>> begin Data extract
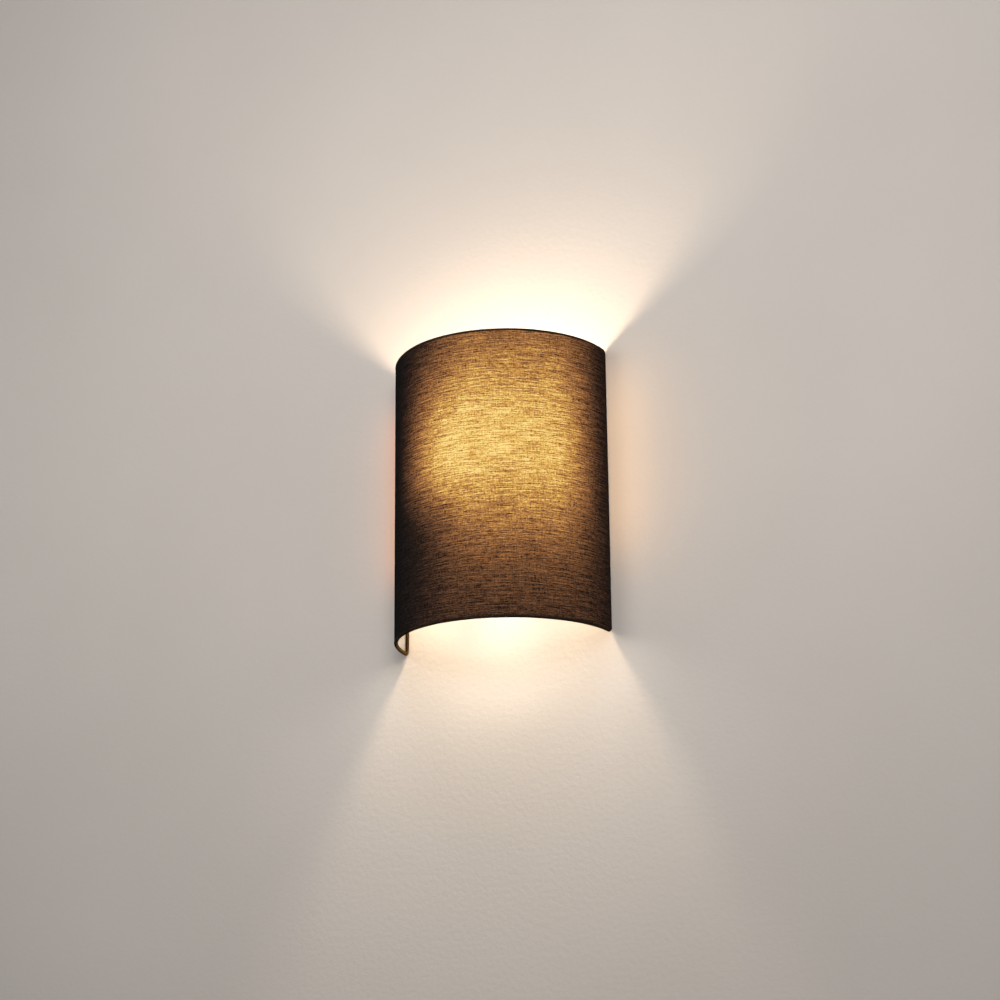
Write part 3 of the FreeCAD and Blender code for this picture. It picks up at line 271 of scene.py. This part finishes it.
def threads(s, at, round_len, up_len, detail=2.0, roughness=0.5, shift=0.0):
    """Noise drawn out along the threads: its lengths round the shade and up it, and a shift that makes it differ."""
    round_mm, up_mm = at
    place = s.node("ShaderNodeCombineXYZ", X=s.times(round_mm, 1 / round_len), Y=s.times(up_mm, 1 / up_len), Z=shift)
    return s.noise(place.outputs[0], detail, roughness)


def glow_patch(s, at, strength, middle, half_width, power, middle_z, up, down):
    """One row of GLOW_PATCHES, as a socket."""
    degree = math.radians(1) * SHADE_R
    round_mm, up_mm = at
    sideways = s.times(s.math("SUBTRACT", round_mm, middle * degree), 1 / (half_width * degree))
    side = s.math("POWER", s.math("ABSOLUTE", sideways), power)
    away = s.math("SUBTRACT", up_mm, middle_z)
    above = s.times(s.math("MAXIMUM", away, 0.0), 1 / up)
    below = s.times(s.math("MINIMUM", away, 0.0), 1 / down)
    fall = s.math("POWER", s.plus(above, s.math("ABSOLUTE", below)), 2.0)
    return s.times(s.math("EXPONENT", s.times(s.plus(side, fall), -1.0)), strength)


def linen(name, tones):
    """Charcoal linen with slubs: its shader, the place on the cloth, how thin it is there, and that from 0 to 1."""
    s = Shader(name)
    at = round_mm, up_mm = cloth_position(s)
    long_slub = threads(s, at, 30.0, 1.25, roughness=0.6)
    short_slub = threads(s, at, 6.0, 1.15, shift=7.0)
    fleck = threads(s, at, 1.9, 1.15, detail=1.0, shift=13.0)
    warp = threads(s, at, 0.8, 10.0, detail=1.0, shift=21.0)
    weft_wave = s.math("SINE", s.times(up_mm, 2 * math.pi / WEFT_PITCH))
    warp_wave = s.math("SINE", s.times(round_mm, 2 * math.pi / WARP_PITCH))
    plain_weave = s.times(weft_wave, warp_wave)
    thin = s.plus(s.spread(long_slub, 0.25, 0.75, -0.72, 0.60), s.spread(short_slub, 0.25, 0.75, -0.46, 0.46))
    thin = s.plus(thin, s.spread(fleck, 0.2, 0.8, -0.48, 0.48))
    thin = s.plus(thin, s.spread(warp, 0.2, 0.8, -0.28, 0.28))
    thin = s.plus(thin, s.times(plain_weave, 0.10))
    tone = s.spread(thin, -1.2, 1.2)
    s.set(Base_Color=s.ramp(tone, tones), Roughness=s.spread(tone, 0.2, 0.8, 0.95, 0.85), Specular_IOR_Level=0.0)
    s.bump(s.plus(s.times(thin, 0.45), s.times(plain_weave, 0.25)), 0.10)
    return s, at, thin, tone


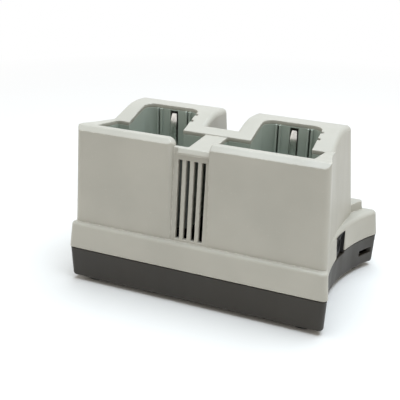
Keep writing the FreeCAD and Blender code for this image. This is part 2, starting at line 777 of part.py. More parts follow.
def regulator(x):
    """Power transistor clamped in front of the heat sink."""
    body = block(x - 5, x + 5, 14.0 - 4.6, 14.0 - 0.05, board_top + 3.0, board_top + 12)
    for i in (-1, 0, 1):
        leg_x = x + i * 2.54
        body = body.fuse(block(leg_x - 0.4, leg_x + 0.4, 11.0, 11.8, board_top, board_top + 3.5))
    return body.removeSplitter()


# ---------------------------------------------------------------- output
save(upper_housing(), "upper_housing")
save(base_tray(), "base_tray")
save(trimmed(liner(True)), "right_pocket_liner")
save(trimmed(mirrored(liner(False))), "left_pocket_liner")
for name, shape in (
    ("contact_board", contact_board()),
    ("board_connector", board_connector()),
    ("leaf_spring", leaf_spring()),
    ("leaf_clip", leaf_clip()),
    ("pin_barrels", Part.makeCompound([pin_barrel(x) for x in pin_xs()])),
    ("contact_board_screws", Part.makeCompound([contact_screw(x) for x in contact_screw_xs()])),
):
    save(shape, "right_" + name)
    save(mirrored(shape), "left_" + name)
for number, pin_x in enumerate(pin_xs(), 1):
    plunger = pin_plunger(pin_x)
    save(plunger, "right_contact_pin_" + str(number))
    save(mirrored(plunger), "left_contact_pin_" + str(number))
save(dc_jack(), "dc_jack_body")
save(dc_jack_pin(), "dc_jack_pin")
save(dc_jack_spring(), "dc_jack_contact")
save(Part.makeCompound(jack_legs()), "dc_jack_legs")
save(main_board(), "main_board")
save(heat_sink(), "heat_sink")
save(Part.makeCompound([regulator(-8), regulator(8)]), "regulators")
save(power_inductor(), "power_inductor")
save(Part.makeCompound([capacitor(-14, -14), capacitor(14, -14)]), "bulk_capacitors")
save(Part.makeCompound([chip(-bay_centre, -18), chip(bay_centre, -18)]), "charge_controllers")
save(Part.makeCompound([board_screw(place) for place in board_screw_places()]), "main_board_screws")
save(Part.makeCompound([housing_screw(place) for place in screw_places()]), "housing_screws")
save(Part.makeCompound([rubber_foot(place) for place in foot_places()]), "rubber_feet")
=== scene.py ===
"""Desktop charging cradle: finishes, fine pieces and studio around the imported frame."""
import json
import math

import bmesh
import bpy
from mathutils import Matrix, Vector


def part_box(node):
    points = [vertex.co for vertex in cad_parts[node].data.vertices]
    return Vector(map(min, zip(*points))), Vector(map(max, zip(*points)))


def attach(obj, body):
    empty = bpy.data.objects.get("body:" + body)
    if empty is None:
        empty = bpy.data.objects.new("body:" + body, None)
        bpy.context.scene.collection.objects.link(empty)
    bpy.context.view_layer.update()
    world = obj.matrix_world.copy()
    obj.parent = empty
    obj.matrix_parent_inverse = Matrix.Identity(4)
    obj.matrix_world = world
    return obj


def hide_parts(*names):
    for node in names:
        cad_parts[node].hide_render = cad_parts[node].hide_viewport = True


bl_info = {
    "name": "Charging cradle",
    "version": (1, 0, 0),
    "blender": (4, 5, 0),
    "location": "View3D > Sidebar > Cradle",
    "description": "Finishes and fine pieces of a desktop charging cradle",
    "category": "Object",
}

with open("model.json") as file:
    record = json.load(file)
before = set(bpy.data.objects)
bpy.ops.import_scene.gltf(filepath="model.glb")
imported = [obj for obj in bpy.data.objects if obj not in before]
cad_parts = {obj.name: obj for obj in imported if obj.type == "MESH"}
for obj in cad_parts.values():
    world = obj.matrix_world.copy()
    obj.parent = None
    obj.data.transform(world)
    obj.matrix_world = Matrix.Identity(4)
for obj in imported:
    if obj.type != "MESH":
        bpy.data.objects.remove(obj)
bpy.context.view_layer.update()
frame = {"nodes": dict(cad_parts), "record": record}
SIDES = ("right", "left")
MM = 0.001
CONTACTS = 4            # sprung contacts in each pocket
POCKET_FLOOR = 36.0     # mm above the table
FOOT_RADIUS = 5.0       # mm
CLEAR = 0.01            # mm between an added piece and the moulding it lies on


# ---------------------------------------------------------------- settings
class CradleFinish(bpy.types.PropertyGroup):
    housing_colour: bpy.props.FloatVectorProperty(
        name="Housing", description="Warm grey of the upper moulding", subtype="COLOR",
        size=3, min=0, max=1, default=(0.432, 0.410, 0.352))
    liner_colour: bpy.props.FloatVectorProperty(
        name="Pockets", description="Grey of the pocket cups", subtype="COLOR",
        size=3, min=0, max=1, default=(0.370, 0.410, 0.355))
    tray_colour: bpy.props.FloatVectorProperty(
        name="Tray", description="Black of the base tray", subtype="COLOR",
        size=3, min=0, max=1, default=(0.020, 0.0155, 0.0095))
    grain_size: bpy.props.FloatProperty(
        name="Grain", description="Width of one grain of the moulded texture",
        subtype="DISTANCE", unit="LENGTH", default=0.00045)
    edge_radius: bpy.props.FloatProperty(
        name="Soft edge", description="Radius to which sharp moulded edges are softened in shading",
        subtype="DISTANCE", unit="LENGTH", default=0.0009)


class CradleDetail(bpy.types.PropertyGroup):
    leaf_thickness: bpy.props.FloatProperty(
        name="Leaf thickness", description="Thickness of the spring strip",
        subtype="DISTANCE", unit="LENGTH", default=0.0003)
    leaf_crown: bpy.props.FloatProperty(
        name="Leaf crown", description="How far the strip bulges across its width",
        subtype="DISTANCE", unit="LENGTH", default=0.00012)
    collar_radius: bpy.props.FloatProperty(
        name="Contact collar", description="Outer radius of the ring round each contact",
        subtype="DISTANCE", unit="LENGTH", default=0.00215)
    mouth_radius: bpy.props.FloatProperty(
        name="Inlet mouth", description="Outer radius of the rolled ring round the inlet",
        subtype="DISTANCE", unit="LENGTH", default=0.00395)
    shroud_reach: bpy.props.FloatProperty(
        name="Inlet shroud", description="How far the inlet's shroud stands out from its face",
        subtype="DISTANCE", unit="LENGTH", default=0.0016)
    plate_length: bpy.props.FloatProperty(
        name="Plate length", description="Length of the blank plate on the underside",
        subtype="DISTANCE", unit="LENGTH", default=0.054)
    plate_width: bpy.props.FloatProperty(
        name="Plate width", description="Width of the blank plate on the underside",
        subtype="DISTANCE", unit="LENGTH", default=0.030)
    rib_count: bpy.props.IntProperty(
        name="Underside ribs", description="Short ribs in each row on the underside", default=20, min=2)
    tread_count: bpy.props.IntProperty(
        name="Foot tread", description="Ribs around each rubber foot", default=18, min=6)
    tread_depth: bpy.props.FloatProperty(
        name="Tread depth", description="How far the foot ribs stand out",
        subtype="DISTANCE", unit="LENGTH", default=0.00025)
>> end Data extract
The request >> Extract the lines from the line with "save(Part.makeCompound([housing_screw(place) for place" through the line with "if empty is". Keep both of those lines, copy everything exactly, and add nothing.

Output below >>
save(Part.makeCompound([housing_screw(place) for place in screw_places()]), "housing_screws")
save(Part.makeCompound([rubber_foot(place) for place in foot_places()]), "rubber_feet")
=== scene.py ===
"""Desktop charging cradle: finishes, fine pieces and studio around the imported frame."""
import json
import math

import bmesh
import bpy
from mathutils import Matrix, Vector


def part_box(node):
    points = [vertex.co for vertex in cad_parts[node].data.vertices]
    return Vector(map(min, zip(*points))), Vector(map(max, zip(*points)))


def attach(obj, body):
    empty = bpy.data.objects.get("body:" + body)
    if empty is None:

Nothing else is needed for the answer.